PESTLE analysis: PESTLE stands for Political, Economic, Social, Technological, Legal, and Environmental factors. This framework helps businesses analyze macro-environmental factors that may impact their operations and strategies.
Porter's Five Forces: Developed by Michael Porter, this framework identifies five competitive forces that shape industry competition: rivalry among existing competitors, threat of new entrants, bargaining power of buyers, bargaining power of suppliers, and threat of substitute products or services.
BCG Matrix: The Boston Consulting Group (BCG) Matrix is a portfolio analysis tool that categorizes a company's products or business units into four quadrants based on their market growth rate and relative market share. These quadrants are Stars (high growth rate and high market share), Cash Cows (low growth rate and high market share), Question Marks (high growth rate and low market share), and Dogs (low growth rate and low market share).
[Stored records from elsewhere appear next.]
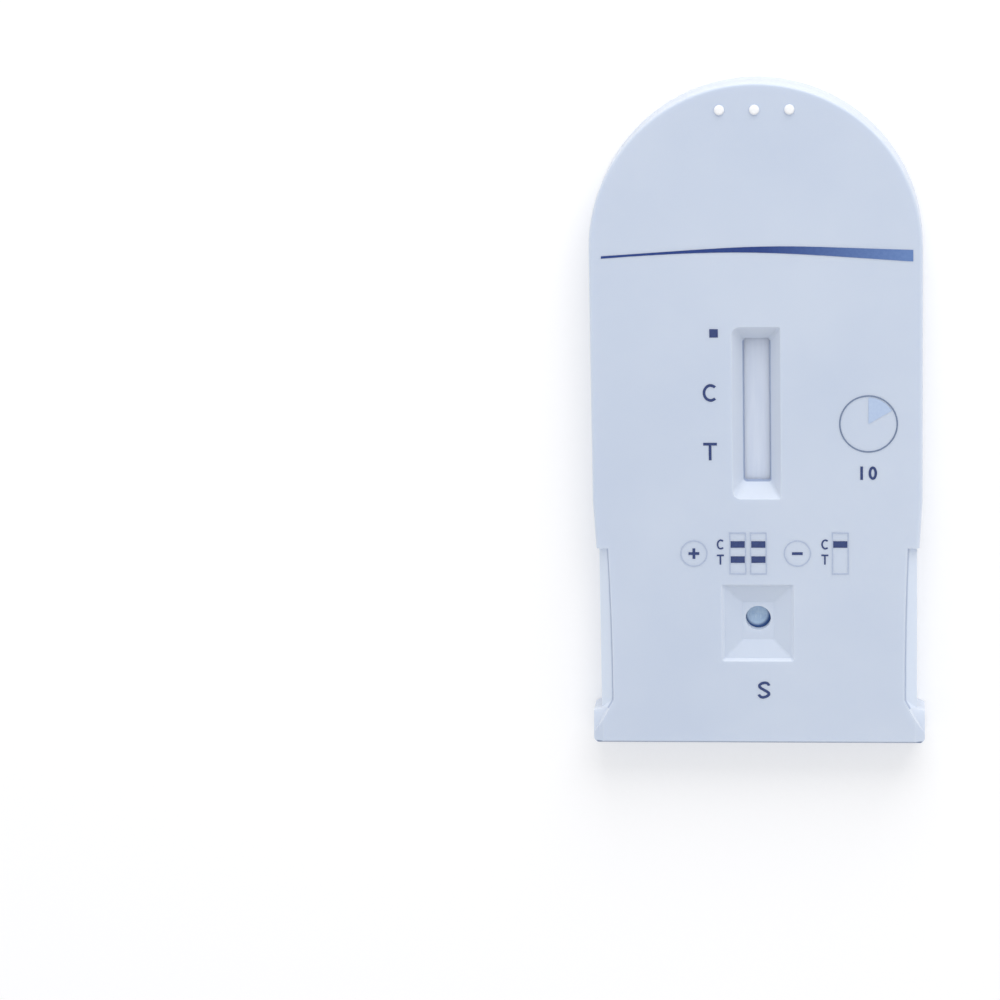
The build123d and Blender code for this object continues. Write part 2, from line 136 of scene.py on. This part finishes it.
MEMBRANE_STREAKS = {"size": 0.5 * MM, "detail": 3.0}
MEMBRANE_STRETCH = (1.0, 0.08, 1.0)
MEMBRANE_PORES = {"size": 0.06 * MM, "detail": 3.0, "roughness": 0.7}
MEMBRANE_PORE_DEPTH = 0.006 * MM
MEMBRANE_ROUGHNESS = 0.7
MEMBRANE_ROUGHNESS_SWING = 0.08

PAD_LONG_FIBRES = {"size": 0.22 * MM, "detail": 4.0, "roughness": 0.65}
PAD_LONG_STRETCH = (1.0, 0.25, 1.0)
PAD_CROSS_FIBRES = {"size": 0.26 * MM, "detail": 4.0, "roughness": 0.65}
PAD_CROSS_STRETCH = (0.25, 1.0, 1.0)
PAD_FIBRE_LOW = 0.4
PAD_FIBRE_DEPTH = 0.05 * MM
PAD_ROUGHNESS = 0.85

INK_MOTTLE = {"size": 0.35 * MM, "detail": 3.0, "roughness": 0.6}
INK_GRAIN = {"size": 0.12 * MM, "detail": 3.0}
INK_GRAIN_DEPTH = 0.003 * MM
INK_ROUGHNESS = 0.45
INK_ROUGHNESS_THICK = 0.40
INK_ROUGHNESS_THIN = 0.53


# Table, light and camera

TABLE_SIZE = 3.0
TABLE_DROP = 0.02 * MM
TABLE_ROUGHNESS = 0.9
TABLE_SHINE = 0.1
# the light of its own that the table adds where a camera sees it
TABLE_LIFT = 0.13

ROOM_COLOUR = (0.98, 0.985, 1.0, 1.0)
ROOM_STRENGTH = 0.79
WHITE = (1.0, 1.0, 1.0, 1.0)

KEY_PLACE = (0.10, 0.54, 0.32)
KEY_SIZE = 0.5
KEY_POWER = 2.1
KEY_COLOUR = (1.0, 0.985, 0.96)

# the roll is in degrees, the lens and the sensor are in millimetres, and the clips are in metres
CAMERA_PLACE = (12.36 * MM, 93.93 * MM, 435.98 * MM)
CAMERA_AIM = (-27.89 * MM, -10.0 * MM, 0.0)
CAMERA_ROLL = -1.27
PICTURE_UP = (0.0, 1.0, 0.0)
CAMERA_LENS = 149.88
SENSOR_WIDTH = 36.0
CLIP_START = 0.01
CLIP_END = 20.0


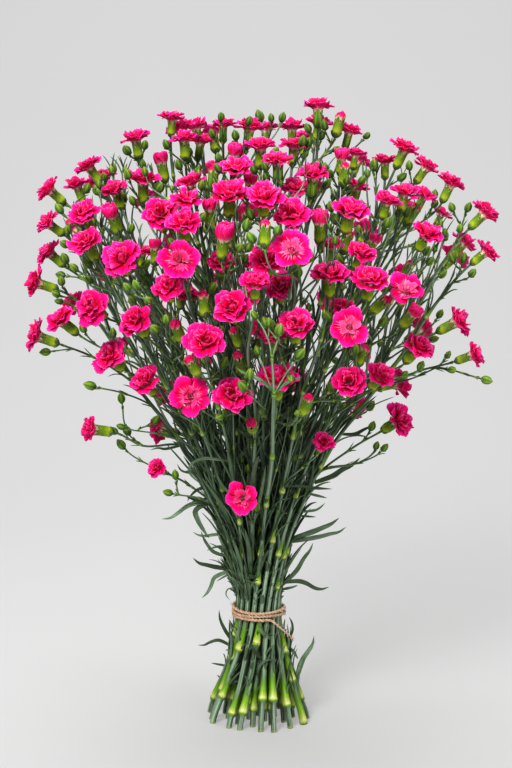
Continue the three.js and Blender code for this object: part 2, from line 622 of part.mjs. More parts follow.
// ---- Heads as rings on their own axis: [height, radius] pairs, or a function of the angle ----
function headRings(head, x, random) {
  const [u, v] = across(head.axis, x);
  const at = (h) => head.foot.clone().addScaledVector(head.axis, h);
  const s = head.size;
  if (head.kind === "bud") return [ring(at(7.5 * s), u, v, 4.7 * s, 5), [at(15.5 * s)]];
  const c = Math.min(1, s);
  const sides = head.fine || head.kind !== "open" ? 5 : 4;
  const calyx = [ring(at(2.5 * c), u, v, 5 * c, sides), ring(at(19.5 * c), u, v, 6 * c, sides)];
  const turn = random() * 1.2;
  if (head.kind === "tip") return [...calyx, ring(at(22 * c), u, v, 4.6 * s, 5), [at(29 * s)]];
  // A ring of petal edges: high corners and low notches, none of them quite alike.
  const edge = (n, reach, height, notchReach, notchDrop) =>
    Array.from({ length: n }, (_, k) => {
      const notch = k % (n / 5) === 0;
      const spread = notch || n === 10 ? 0 : 0.36 * (k % 3) - 0.54;
      const angle = turn + (2 * Math.PI * (k + spread / 1.5)) / n;
      const r = reach * (notch ? notchReach : lerp(0.9, 1.06, random()));
      const h = height + (notch ? -notchDrop : lerp(-1.6, 1.6, random()));
      return at(h).addScaledVector(u, r * Math.cos(angle)).addScaledVector(v, r * Math.sin(angle));
    });
  if (head.kind === "cup") {
    const guard = edge(10, 10.5 * s, 27 * c, 0.72, 4);
    const valley = ring(at(26.5 * c), u, v, 5.2 * s, 5, turn);
    const inner = ring(at(32 * c), u, v, 6.4 * s, 5, turn + 0.6);
    return [...calyx, guard, valley, inner, [at(28.5 * c)]];
  }
  const reach = BLOOM_R * s;
  const full = head.fine;
  return [
    ...calyx,
    edge(full ? 15 : 10, reach, HEAD_LENGTH * c - 1, 0.74, 3.5),
    ring(at(HEAD_LENGTH * c + 1.5), u, v, 0.42 * reach, 5, turn),
    ring(at(HEAD_LENGTH * c + 7.5 * s), u, v, 0.66 * reach, 5, turn + 0.6),
    [at(HEAD_LENGTH * c + 4.5 * s)],
  ];
}

// ---- Leaves: keeled blades from a point inside the stem ----
function leafRoute(root, tip, arch) {
  return (t) => root.clone().lerp(tip, t).add(vec(0, 0, 4 * arch * t * (1 - t)));
}

function leafBody(blade) {
  const at = leafRoute(blade.root, blade.tip, blade.arch);
  const rings = [[0, 0.5], [0.45, 1]].map(([t, share]) => {
    const way = at(t + 0.05).sub(at(t - 0.05)).normalize();
    const side = way.clone().cross(vec(0, -0.5, 1)).normalize();
    const under = side.clone().cross(way);
    const centre = at(t);
    return [
      centre.clone().addScaledVector(side, (blade.width / 2) * share),
      centre.clone().addScaledVector(under, 1.6 * share),
      centre.clone().addScaledVector(side, (-blade.width / 2) * share),
    ];
  });
  return skin([...rings, [at(1)]]);
}

function addLeaf(spray, root, tips, arch, width) {
  let best = null;
  for (const tip of tips) {
    const at = leafRoute(root, tip, arch);
    const gap = clearance([0.3, 0.5, 0.75, 1].map(at), width / 2, spray.s, null);
    if (!best || gap > best.gap + 0.5) best = { gap, tip };
  }
  if (best.gap < 0.4) return;
  const blade = { root, tip: best.tip, arch, width };
  spray.leaves.push(blade);
  const at = leafRoute(root, best.tip, arch);
  for (const t of [0.3, 0.6]) rods.push({ p: at(t), q: at(t + 0.35), r: width / 2, spray: spray.s });
}

sprays.forEach((spray) => (spray.leaves = []));
for (const [u0, v0, u1, v1, arch, width] of LEAVES) {
  let found = null;
  for (const spray of sprays)
    for (let i = 1; i < spray.trunk.length; i++)
      for (let t = 0; t < 1; t += 0.04) {
        const p = spray.trunk[i - 1].clone().lerp(spray.trunk[i], t);
        const [u, v] = pixelOf(p);
        const miss = Math.hypot(u - u0, v - v0);
        const score = miss * 3 + p.y * 0.5;
        if (miss < 9 && (!found || score < found.score)) found = { score, spray, p };
      }
  if (!found) continue;
  const line = sightLine(u1, v1);
  const reach = (found.p.y - EYE[1]) / line.y;
  const tips = [-6, 6, -16, 16].map((d) => onSight(line, reach + d));
  addLeaf(found.spray, found.p, tips, arch, width);
}
const leafRandom = randomStream(67);
for (let k = 0; k < BACK_LEAVES; k++) {
  const spray = sprays[19 + ((k * 5 + 2) % 9)];
  const i = 1 + (k % 2) + spray.trunk.findIndex((p) => p.z > WAIST_Z + 10);
  const root = spray.trunk[i - 1].clone().lerp(spray.trunk[i], leafRandom());
  const out = Math.atan2(root.y, root.x);
  const tips = [0, 0.5, -0.5, 0.9].map((turn) => {
    const reach = lerp(28, 42, leafRandom());
    const rise = lerp(-10, 24, leafRandom());
    return root.clone().add(vec(reach * Math.cos(out + turn), reach * Math.sin(out + turn), rise));
  });
  addLeaf(spray, root, tips, 8, 5);
}

// ---- The twine: wound round the waist, with one loose end ----
function twineBody() {
  const r = WAIST_R + STEM_R + TWINE_R + 1.4;
  const end = radians(TWINE_END_TURN);
  const low = WAIST_Z - (TWINE_TURNS * TWINE_RISE) / 2;
  const path = [
    vec(r * Math.cos(end) + 23, r * Math.sin(end) - 9, low - 24),
    vec(r * Math.cos(end) + 15, r * Math.sin(end) - 8, low - 13),
    vec(r * Math.cos(end) + 6, r * Math.sin(end) - 5.5, low - 4),
  ];
  for (let k = 0; k <= TWINE_STEPS * TWINE_TURNS; k++) {
    const angle = end - (2 * Math.PI * k) / TWINE_STEPS;
    path.push(vec(r * Math.cos(angle), r * Math.sin(angle), low + (TWINE_RISE * k) / TWINE_STEPS));
  }
  return skin(sweepRings(path, path.map(() => TWINE_R), 5).rings);
}

// ---- Putting a spray together ----
const shape = randomStream(101);

function sprayBody(spray) {
  const parts = [];
  const sides = spray.s < INNER_STEMS ? 4 : 5;
  // Corners point away from the middle of the bunch, so that neighbours lie close in the tie.
  const [a, b] = sites[spray.s || 1];
  const corner = vec(a, b, 0);
  spray.stalks.forEach((stalk, i) => {
    const main = i === 0;
    const route = main ? [...spray.trunk, ...stalk.route.slice(1)] : stalk.route;
    const radii = route.map((p, k) => {
      const taper = lerp(STEM_TOP_R, STALK_R, k / (route.length - 1));
      return main ? (p.r ?? taper) : stalk.r;
    });
    const { rings, x } = main
      ? sweepRings(route, radii, sides, vec(0, 0, 1), corner)
      : sweepRings(route, radii, 3);
    parts.push(skin([...rings, ...headRings(stalk.head, x, shape)]));
  });
  spray.leaves.forEach((blade) => parts.push(leafBody(blade)));
  return wasm.Manifold.union(parts);
}

// ---- The mesh of each piece ----
function meshOf(body, name, colour, roughness) {
  const { numProp, vertProperties, triVerts } = body.getMesh();
  const geometry = new THREE.BufferGeometry();
  const position = new Float32Array((vertProperties.length / numProp) * 3);
  for (let i = 0; i < position.length / 3; i++)
    for (let k = 0; k < 3; k++) position[3 * i + k] = vertProperties[i * numProp + k];
  geometry.setAttribute("position", new THREE.BufferAttribute(position, 3));
  geometry.setIndex(new THREE.BufferAttribute(new Uint32Array(triVerts), 1));
  geometry.translate(SHIFT[0], SHIFT[1], 0);
  geometry.computeVertexNormals();
  const mesh = new THREE.Mesh(geometry, new THREE.MeshStandardMaterial({ color: colour, roughness }));
  mesh.name = name;
  return mesh;
}

const bunch = new THREE.Group();
bunch.name = "carnation_bunch";
heads.forEach((head) => (head.fine = head.kind === "open" && head.middle.y < 0 && head.size > FINE_SIZE));
for (const spray of sprays) {
  const number = String(spray.s + 1).padStart(2, "0");
  bunch.add(meshOf(sprayBody(spray), `spray_${number}`, GREEN_AND_PINK, 0.8));
}
bunch.add(meshOf(twineBody(), "twine_tie", JUTE, 0.95));
export default bunch;
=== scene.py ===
"""A hand-tied bunch of pink spray carnations that stands on its splayed, cut stem ends."""
import functools
import math
from types import SimpleNamespace as Record

import bmesh
import bpy
import numpy as np
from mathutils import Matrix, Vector


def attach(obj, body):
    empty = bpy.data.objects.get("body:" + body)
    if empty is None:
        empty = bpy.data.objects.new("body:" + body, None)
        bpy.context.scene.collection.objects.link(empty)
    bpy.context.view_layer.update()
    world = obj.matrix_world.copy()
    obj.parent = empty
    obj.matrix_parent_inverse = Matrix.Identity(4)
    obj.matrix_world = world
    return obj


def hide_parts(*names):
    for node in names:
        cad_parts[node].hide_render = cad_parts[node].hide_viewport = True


bl_info = {
    "name": "Carnation bunch",
    "version": (1, 0, 0),
    "blender": (4, 5, 0),
    "location": "3D View > Sidebar > Carnations",
    "description": "Grows a tied bunch of spray carnations over its solids",
    "category": "Add Mesh",
}

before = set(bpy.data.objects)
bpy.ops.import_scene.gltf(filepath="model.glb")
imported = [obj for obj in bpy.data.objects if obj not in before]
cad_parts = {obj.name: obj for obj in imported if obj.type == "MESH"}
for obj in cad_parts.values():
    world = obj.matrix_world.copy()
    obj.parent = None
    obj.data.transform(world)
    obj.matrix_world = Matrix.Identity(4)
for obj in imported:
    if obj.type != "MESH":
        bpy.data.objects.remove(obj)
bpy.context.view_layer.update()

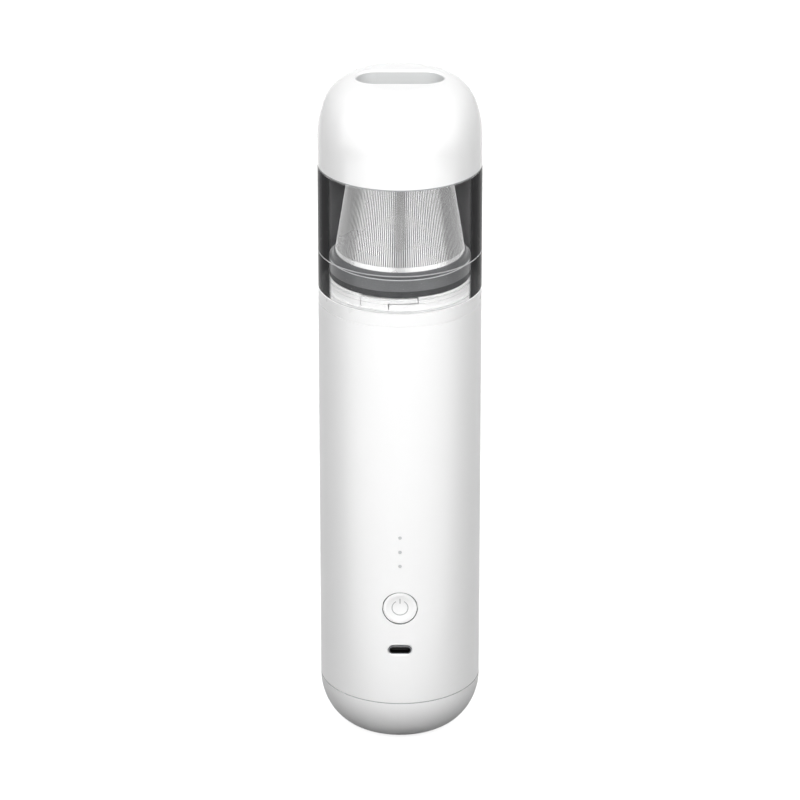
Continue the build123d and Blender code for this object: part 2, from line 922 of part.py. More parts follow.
def make_filter_frame():
    low = neck_z - skirt_depth
    step = skirt_radius - gasket_width / 4
    shelf = cone_base_radius + shelf_margin
    throat = pleat_inner(cone_base_radius) - shelf_margin
    floor_z = cone_z - flange_floor
    points = [
        (filter_bore, low),
        (skirt_radius - skirt_chamfer, low),
        (skirt_radius, low + skirt_lead),
        (skirt_radius, neck_z),
        (step, neck_z),
        (step, flange_z),
        (flange_radius, flange_z),
        (flange_radius, flange_rim_z - flange_edge),
        (flange_radius - flange_edge, flange_rim_z),
        (shelf + shelf_margin, flange_rim_z + shelf_slope),
        (shelf, cone_z),
        (throat, cone_z),
        (throat, floor_z),
        (filter_bore, floor_z - (filter_bore - throat) / 2),
    ]
    return turned(points)


def pleat_outer(radius):
    """Radius of the pleats' outer folds inside a cone of this outer radius."""
    return radius - cone_skin - pleat_gap


def pleat_inner(radius):
    """Radius of the pleats' inner folds inside a cone of this outer radius."""
    return pleat_outer(radius) - pleat_depth - pleat_paper


def make_filter_gasket():
    inner = skirt_radius - gasket_width / 4 + slip
    return ring(neck_radius - 2 * bin_edge, inner, neck_z, flange_z)


def make_cone():
    skin = [
        (cone_base_radius - cone_skin, cone_z),
        (cone_base_radius, cone_z),
        (cone_top_radius, cone_top_z),
        (cone_top_radius - cone_skin, cone_top_z),
    ]
    cone = turned(skin)
    low = cone_z + cone_base_band
    high = cone_top_z - cone_top_band
    reach = cone_base_radius + cone_skin
    slit = block(cone_top_radius / 2, reach, -slit_width / 2, slit_width / 2, low, high)
    slits = [Rot(0, 0, 360 / slit_count * (i + 0.5)) * slit for i in range(slit_count)]
    return cone - slits


def pleat_star(outer, inner):
    """Zigzag outline of the folded paper."""
    step = 180 / pleat_count
    return [polar(outer if i % 2 == 0 else inner, step * i) for i in range(2 * pleat_count)]


def make_pleats():
    solids = []
    for paper in (0, pleat_paper):
        faces = []
        for radius, z in ((cone_base_radius, cone_z), (cone_top_radius, cone_top_z)):
            outer = pleat_outer(radius) - paper
            star = pleat_star(outer, outer - pleat_depth)
            faces.append(Pos(0, 0, z) * make_face(Polyline(*star, close=True)))
        solids.append(loft(faces, ruled=True))
    return solids[0] - solids[1]


def make_filter_top():
    top = rod(cone_top_radius + filter_top_lap, cone_top_z, filter_top_z)
    return fillet(top.edges().group_by(Axis.Z)[-1], filter_top_edge)


pieces = {
    "bottom_cap": make_bottom_cap(),
    "foot_pad": make_foot_pad(),
    "cap_screws": make_cap_screws(),
    "chassis": make_chassis(),
    "left_cell": make_cell(-1),
    "right_cell": make_cell(1),
    "cell_link": make_cell_link(),
    "cell_tabs": make_cell_tabs(),
    "main_board": make_main_board(),
    "board_parts": make_board_parts(),
    "press_switch": make_switch(),
    "switch_plunger": make_plunger(),
    "button_cap": make_button(),
    "lamp_chips": make_lamp_chips(),
    "light_guide": make_light_guide(),
    "port_shell": make_port_shell(),
    "port_tongue": make_port_tongue(),
    "body_shell": make_body_shell(),
    "exhaust_foam": make_exhaust_foam(),
    "motor_deck": make_motor_deck(),
    "motor_cradle": make_motor_cradle(),
    "motor_pad": make_motor_pad(),
    "motor_endbell": make_motor_endbell(),
    "motor_can": make_motor_can(),
    "shaft_bushes": make_bushes(),
    "motor_magnets": make_magnets(),
    "motor_shaft": make_shaft(),
    "armature": make_armature(),
    "impeller": make_impeller(),
    "diffuser": make_diffuser(),
    "fan_cover": make_fan_cover(),
    "fan_cushion": make_fan_cushion(),
    "guard_grille": make_guard(),
    "lock_collar": make_collar(),
    "dust_bin": make_dust_bin(),
    "nozzle_gasket": make_nozzle_gasket(),
    "nozzle_cap": make_nozzle_cap(),
    "valve_seat": make_valve_seat(),
    "inlet_flap": make_flap(),
    "flap_pin": make_flap_pin(),
    "filter_frame": make_filter_frame(),
    "filter_gasket": make_filter_gasket(),
    "filter_cone": make_cone(),
    "filter_pleats": make_pleats(),
    "filter_top": make_filter_top(),
}

os.makedirs("parts", exist_ok=True)
for name, piece in pieces.items():
    shape = Compound(children=piece) if isinstance(piece, list) else piece
    export_step(shape, f"parts/{name}.step")
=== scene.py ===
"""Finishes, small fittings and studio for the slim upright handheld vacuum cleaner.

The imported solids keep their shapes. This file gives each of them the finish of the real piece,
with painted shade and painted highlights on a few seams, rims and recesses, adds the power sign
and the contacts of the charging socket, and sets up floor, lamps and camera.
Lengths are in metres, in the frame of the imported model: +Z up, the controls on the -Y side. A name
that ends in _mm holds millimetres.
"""

import logging
import math
from collections.abc import Callable, Mapping
from dataclasses import dataclass
from enum import Enum
from functools import cached_property, lru_cache
from typing import Protocol

import bmesh
import bpy
from mathutils import Matrix, Vector

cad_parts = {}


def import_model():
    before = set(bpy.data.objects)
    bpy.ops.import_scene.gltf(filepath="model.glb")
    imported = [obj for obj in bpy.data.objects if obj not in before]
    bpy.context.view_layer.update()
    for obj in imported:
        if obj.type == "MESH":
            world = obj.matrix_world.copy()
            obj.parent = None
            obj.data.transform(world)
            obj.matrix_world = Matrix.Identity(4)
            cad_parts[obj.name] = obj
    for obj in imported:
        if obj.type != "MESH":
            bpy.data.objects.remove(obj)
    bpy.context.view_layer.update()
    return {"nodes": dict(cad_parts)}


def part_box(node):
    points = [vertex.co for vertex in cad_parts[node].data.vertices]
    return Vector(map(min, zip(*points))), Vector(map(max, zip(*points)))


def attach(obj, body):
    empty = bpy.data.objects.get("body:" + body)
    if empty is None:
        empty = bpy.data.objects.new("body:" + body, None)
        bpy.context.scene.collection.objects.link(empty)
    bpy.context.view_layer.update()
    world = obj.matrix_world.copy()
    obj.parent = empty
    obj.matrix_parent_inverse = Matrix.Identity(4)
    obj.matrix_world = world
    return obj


log = logging.getLogger("handheld_vacuum")

Colour = tuple[float, float, float, float]
Triple = tuple[float, float, float]
Nodes = dict[str, bpy.types.Object]
Socket = bpy.types.NodeSocket
Settings = Mapping[str | int, object]
Face = bpy.types.MeshPolygon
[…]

Value chain analysis: This framework helps businesses analyze activities and processes that create value for customers, identifying opportunities for cost reduction, differentiation, and competitive advantage.
McKinsey 7S Framework: This framework assesses an organization's effectiveness by examining seven internal elements: strategy, structure, systems, shared values, skills, style, and staff.
Customer journey mapping: This framework involves visualizing and analyzing the customer's journey, from initial awareness to purchase and post-purchase experience. This helps identify opportunities for improving customer satisfaction and loyalty.
It’s helpful to be familiar with these frameworks in addition to the 4C framework since these frameworks take a different perspective on the business situation.